Fraudulent use of the Government’s coronavirus Bounce Back loans will be prosecuted, the Treasury has warned after it emerged some business owners are using the money to buy houses and supercars.
The scheme is designed to help businesses that are struggling because of the pandemic, by giving them access to loans of up to £50,000 that are interest-free for the first 12 months.
However, it has emerged that a minority are abusing the scheme.
Saba Amari, of supercar dealership Amari said one customer tried to put a deposit on a new Lamborghini SVJ worth more than £250,000 using money from a Bounce Back loan.
The number of requests from buyers trying to purchase using the loans was in the double digits and rising, said Mrs Amari, with most demand for the “cheaper Porsches, at about £100,000”.
To take out a Bounce Back loan, the borrower must confirm to the lender that the funds will only be used to provide economic benefit to the business and not personal gain. However, the terms of the loan can be tricky to police.
Chris Sykes of mortgage broker Private Finance said he has had requests from landlords trying to purchase buy-to-let properties using a Bounce Back loan as the entire deposit, as well as people trying to buy their own first home. “Now they have a large inflow of cash, they want to use it to get on the ladder,” he said.
A Treasury spokesman said: “We’ve been clear that the loans must be repaid and banks are undertaking appropriate precautions against fraud, including customer checks and the monitoring of transactions. Any fraudulent applications can be criminally prosecuted.
“The Government expects everyone to act responsibly and in the spirit of the package, and only claim and use support as intended.”
Some business owners have taken out the loans because they are cheap and readily available, rather than because they need them, Mrs Amari said. “My concern is that I don’t think these loans have been vetted properly and the taxpayer will be picking up the bill. In the long run is it not just weakening our economy?”

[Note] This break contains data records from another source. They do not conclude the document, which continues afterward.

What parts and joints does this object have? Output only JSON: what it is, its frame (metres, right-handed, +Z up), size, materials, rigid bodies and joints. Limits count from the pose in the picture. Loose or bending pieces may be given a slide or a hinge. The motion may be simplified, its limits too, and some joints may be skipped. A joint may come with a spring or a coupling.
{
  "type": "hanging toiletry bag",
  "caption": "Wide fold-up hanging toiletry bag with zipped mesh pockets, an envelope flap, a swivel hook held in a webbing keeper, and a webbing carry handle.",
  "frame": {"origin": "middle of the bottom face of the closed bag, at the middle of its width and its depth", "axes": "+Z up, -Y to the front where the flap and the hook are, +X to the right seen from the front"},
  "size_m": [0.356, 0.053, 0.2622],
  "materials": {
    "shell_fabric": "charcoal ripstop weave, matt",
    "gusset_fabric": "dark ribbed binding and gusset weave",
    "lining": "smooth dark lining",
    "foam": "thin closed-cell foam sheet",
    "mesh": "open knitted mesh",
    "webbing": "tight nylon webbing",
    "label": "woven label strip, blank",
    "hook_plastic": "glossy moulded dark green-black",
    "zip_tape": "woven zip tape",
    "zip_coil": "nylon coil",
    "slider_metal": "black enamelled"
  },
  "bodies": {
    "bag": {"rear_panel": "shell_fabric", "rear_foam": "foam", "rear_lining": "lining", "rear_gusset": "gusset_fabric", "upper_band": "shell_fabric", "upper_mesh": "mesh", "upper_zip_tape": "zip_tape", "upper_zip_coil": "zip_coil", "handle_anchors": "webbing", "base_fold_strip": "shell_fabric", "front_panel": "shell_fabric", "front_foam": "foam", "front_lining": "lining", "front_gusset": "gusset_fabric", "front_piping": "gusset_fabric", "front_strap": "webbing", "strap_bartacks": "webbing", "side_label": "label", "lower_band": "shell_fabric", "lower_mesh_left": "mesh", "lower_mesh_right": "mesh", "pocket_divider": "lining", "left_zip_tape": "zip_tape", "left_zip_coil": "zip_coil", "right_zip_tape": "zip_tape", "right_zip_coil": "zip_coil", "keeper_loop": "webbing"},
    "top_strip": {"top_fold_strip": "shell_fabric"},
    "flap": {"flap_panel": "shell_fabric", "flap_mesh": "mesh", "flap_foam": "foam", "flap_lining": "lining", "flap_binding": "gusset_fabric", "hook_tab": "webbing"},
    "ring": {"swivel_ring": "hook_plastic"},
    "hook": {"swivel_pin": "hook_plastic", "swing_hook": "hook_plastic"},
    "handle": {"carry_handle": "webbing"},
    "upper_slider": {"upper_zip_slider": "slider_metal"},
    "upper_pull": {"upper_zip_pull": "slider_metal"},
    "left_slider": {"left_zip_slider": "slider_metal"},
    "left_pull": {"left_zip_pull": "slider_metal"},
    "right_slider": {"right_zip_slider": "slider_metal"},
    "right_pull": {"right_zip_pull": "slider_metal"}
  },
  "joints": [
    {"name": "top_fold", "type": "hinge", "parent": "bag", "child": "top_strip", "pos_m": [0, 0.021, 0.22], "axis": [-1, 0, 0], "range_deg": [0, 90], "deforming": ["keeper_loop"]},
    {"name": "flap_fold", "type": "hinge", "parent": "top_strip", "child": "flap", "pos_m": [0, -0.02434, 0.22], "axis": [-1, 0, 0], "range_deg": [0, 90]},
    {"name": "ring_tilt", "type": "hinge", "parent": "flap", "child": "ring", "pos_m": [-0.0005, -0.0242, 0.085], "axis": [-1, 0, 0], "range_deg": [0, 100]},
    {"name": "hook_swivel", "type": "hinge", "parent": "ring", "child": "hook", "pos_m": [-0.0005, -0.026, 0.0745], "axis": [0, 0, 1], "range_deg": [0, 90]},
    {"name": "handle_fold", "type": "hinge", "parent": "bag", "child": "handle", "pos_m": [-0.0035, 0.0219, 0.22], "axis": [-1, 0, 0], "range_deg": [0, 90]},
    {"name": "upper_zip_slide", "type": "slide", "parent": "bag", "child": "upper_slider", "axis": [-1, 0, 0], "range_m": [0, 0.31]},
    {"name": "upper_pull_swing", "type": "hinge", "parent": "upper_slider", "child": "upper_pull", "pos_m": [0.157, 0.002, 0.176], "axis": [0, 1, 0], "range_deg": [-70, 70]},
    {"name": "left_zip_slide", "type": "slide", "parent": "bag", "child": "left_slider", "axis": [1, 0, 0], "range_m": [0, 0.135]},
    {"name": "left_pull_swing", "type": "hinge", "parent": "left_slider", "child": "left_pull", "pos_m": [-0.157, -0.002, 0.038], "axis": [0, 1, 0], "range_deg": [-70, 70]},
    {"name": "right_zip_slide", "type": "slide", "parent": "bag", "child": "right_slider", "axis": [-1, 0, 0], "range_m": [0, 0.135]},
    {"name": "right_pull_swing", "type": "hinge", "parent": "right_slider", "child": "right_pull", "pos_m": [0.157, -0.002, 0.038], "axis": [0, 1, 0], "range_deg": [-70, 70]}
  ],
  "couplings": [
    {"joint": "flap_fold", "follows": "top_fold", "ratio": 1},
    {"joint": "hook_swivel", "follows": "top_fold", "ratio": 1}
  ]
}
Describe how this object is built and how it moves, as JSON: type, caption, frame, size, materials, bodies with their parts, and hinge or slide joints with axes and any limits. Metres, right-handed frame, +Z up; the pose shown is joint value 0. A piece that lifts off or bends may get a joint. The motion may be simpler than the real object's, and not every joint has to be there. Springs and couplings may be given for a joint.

Amari has not accepted requests from clients wishing to buy with the loans.
Nick Morrey of John Charcol mortgage brokers said that lenders did not want to offer mortgages to buyers using the loans, as it suggested they were in financial difficulty. However, buyers could use their own savings for the deposit and then replenish their bank account with the loan.
“This is a problem which is starting, and I suspect it will grow,” said Mr Morrey.
In May, Paul Smith, who has a property portfolio and runs Touchstone Education, which provides investment training courses, posted a video on his YouTube channel advising his 12,000 followers to take out the loans. “There is no caveat or limits with what you can do with that,” he said.
A spokesman for the British Business Bank (BBB) said it was closely monitoring the situation. It has set up a fraud prevention working group that is co-hosted weekly by UK Finance, the lending body, and Cifas, the fraud prevention service. Members include lenders accredited by the BBB.
“Of course we are concerned that a small number of borrowers may be allegedly using the Bounce Back Loan scheme to personal purposes rather than for business purposes,” the BBB spokesman said.
Businesses are only eligible for the loans if they have been adversely impacted by Covid-19 and the borrower is responsible for repaying the loan, including interest at 2.5pc after the first year. Anyone providing inaccurate information or attempting to gain financial advantage dishonestly “will be liable to criminal prosecution for fraud”, they added.
The Bounce Back loan scheme has helped more than 800,000 small firms stay afloat.